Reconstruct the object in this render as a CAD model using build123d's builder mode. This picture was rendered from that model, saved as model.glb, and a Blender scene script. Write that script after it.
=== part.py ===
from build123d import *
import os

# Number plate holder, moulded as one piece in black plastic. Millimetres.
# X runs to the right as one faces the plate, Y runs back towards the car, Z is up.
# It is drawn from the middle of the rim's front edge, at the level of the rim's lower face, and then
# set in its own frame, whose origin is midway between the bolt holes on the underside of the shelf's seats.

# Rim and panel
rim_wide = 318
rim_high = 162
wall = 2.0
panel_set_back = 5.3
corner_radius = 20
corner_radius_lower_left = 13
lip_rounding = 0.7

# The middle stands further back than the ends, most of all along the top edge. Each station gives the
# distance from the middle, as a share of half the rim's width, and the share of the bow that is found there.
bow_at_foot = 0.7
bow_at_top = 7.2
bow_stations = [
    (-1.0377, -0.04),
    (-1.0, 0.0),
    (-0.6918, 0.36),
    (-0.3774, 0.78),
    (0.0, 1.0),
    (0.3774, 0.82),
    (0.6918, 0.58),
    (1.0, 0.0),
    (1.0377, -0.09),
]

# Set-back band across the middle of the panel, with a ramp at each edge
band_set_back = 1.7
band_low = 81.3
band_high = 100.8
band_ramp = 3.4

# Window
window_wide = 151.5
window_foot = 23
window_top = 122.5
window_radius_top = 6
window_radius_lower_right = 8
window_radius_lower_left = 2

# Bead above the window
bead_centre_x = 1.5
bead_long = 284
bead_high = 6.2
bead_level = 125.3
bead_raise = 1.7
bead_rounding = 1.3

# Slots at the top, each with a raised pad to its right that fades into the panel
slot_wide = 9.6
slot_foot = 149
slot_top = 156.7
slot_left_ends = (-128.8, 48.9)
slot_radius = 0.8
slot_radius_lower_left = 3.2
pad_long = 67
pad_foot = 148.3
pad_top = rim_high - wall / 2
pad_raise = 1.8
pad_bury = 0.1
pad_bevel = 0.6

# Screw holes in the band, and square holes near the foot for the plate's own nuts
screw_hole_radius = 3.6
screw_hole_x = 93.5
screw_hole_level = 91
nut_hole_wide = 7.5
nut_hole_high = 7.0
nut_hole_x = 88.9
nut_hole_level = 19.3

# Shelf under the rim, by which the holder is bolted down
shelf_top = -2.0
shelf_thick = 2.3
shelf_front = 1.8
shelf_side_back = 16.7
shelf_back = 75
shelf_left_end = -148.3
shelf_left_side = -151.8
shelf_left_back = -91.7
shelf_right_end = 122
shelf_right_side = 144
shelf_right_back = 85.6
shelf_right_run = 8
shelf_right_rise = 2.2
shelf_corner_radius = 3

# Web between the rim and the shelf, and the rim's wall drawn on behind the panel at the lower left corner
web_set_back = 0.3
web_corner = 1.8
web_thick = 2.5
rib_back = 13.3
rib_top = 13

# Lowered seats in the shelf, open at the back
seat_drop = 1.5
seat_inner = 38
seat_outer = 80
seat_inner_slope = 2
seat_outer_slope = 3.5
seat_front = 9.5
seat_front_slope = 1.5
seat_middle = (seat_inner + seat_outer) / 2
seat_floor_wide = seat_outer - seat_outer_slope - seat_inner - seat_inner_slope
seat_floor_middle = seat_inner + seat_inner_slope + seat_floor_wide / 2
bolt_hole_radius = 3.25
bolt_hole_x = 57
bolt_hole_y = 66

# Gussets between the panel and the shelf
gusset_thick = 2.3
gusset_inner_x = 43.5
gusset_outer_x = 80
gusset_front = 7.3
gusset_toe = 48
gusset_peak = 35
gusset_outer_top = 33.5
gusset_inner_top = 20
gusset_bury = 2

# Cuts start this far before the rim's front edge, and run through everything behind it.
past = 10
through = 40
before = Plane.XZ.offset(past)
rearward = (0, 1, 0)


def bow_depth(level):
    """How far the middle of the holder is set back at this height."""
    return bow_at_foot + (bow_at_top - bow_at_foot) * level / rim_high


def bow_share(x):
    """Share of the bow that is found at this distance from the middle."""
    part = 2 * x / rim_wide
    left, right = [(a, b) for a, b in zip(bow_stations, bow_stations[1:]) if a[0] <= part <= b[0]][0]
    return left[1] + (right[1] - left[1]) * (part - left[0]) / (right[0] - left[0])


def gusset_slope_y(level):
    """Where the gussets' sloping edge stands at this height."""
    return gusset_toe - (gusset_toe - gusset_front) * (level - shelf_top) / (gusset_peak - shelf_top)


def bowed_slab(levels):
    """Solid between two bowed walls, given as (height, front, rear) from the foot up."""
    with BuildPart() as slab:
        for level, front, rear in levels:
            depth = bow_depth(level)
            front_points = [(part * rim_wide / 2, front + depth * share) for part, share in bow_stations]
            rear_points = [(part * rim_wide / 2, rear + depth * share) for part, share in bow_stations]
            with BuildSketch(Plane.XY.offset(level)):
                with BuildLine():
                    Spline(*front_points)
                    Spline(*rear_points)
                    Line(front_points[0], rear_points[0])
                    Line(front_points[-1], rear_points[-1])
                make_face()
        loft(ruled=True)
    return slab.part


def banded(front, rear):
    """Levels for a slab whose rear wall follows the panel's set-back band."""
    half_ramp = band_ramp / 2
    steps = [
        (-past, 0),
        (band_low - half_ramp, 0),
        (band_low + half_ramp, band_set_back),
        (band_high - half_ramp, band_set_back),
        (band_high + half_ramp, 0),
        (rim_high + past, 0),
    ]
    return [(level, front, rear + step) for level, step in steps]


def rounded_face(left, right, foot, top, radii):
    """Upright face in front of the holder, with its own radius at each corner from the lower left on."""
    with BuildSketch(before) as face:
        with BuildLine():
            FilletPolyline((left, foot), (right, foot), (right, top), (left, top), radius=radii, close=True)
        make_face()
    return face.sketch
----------
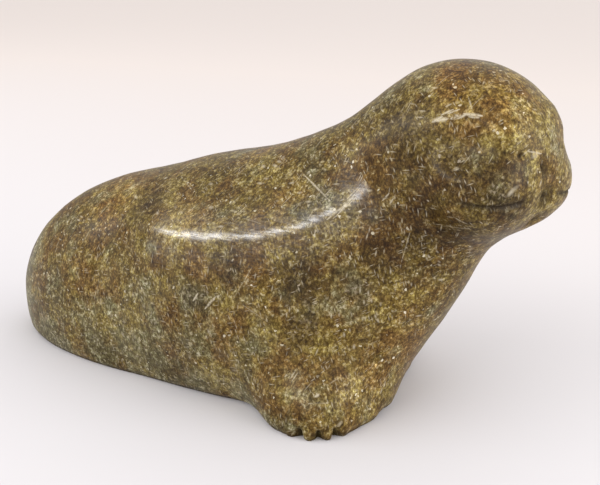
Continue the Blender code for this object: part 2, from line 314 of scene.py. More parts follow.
----------
## PROBLEM TO WORK ON
Within the material above, transcribe exactly the lines that run from the line holding "Reconstruct the object" through the line holding "nut_hole_level = 19.3".

## COMPLETE RESPONSE
Reconstruct the object in this render as a CAD model using build123d's builder mode. This picture was rendered from that model, saved as model.glb, and a Blender scene script. Write that script after it.
=== part.py ===
from build123d import *
import os

# Number plate holder, moulded as one piece in black plastic. Millimetres.
# X runs to the right as one faces the plate, Y runs back towards the car, Z is up.
# It is drawn from the middle of the rim's front edge, at the level of the rim's lower face, and then
# set in its own frame, whose origin is midway between the bolt holes on the underside of the shelf's seats.

# Rim and panel
rim_wide = 318
rim_high = 162
wall = 2.0
panel_set_back = 5.3
corner_radius = 20
corner_radius_lower_left = 13
lip_rounding = 0.7

# The middle stands further back than the ends, most of all along the top edge. Each station gives the
# distance from the middle, as a share of half the rim's width, and the share of the bow that is found there.
bow_at_foot = 0.7
bow_at_top = 7.2
bow_stations = [
    (-1.0377, -0.04),
    (-1.0, 0.0),
    (-0.6918, 0.36),
    (-0.3774, 0.78),
    (0.0, 1.0),
    (0.3774, 0.82),
    (0.6918, 0.58),
    (1.0, 0.0),
    (1.0377, -0.09),
]

# Set-back band across the middle of the panel, with a ramp at each edge
band_set_back = 1.7
band_low = 81.3
band_high = 100.8
band_ramp = 3.4

# Window
window_wide = 151.5
window_foot = 23
window_top = 122.5
window_radius_top = 6
window_radius_lower_right = 8
window_radius_lower_left = 2

# Bead above the window
bead_centre_x = 1.5
bead_long = 284
bead_high = 6.2
bead_level = 125.3
bead_raise = 1.7
bead_rounding = 1.3

# Slots at the top, each with a raised pad to its right that fades into the panel
slot_wide = 9.6
slot_foot = 149
slot_top = 156.7
slot_left_ends = (-128.8, 48.9)
slot_radius = 0.8
slot_radius_lower_left = 3.2
pad_long = 67
pad_foot = 148.3
pad_top = rim_high - wall / 2
pad_raise = 1.8
pad_bury = 0.1
pad_bevel = 0.6

# Screw holes in the band, and square holes near the foot for the plate's own nuts
screw_hole_radius = 3.6
screw_hole_x = 93.5
screw_hole_level = 91
nut_hole_wide = 7.5
nut_hole_high = 7.0
nut_hole_x = 88.9
nut_hole_level = 19.3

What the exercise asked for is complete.